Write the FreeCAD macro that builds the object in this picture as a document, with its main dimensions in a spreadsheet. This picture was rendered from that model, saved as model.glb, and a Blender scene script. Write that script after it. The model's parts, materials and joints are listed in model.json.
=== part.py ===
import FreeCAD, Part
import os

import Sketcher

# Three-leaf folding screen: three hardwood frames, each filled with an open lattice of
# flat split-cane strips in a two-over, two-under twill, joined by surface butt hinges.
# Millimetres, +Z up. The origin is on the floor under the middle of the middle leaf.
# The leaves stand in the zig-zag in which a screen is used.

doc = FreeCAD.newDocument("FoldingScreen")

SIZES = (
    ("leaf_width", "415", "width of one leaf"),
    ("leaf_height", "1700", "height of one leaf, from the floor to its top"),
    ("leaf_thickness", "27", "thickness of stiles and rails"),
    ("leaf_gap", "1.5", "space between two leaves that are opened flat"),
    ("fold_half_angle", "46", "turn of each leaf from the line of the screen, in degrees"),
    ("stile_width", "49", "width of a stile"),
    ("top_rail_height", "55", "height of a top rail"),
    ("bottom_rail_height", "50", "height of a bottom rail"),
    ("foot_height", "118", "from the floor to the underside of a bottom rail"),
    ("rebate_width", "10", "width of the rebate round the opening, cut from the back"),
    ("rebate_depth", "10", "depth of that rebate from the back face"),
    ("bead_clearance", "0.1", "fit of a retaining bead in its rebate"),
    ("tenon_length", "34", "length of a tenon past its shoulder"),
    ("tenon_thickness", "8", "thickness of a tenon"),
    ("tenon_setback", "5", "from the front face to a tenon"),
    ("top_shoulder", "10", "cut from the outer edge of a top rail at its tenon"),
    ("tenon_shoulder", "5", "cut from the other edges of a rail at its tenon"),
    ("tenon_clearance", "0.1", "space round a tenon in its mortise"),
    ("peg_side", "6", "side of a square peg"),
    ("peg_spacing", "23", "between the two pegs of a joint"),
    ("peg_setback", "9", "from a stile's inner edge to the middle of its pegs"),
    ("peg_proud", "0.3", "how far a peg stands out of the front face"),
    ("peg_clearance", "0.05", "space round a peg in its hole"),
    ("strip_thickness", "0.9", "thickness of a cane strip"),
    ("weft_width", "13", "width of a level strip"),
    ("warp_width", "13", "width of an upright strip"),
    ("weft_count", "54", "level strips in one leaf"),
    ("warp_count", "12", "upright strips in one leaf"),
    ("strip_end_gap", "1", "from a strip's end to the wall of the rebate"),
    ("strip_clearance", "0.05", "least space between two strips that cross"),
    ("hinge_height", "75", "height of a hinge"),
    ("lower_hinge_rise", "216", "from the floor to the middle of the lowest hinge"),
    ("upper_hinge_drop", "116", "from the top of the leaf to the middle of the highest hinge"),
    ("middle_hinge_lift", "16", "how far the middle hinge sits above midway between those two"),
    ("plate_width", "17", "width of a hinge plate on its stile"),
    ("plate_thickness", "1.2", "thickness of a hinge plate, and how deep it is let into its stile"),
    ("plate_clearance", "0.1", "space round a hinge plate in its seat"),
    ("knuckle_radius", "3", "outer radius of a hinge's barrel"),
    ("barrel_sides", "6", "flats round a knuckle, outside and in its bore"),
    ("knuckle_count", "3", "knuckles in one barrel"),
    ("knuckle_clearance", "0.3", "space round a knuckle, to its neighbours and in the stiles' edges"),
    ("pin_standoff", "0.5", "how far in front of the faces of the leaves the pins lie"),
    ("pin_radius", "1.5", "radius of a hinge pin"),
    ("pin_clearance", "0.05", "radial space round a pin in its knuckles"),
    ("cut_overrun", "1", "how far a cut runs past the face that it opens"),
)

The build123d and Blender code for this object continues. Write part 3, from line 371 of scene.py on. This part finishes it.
^^^^
# Exercise description:
Copy out every line of the data that includes the word "Write".

# Response to the exercise:
Write the FreeCAD macro that builds the object in this picture as a document, with its main dimensions in a spreadsheet. This picture was rendered from that model, saved as model.glb, and a Blender scene script. Write that script after it. The model's parts, materials and joints are listed in model.json.
The build123d and Blender code for this object continues. Write part 3, from line 371 of scene.py on. This part finishes it.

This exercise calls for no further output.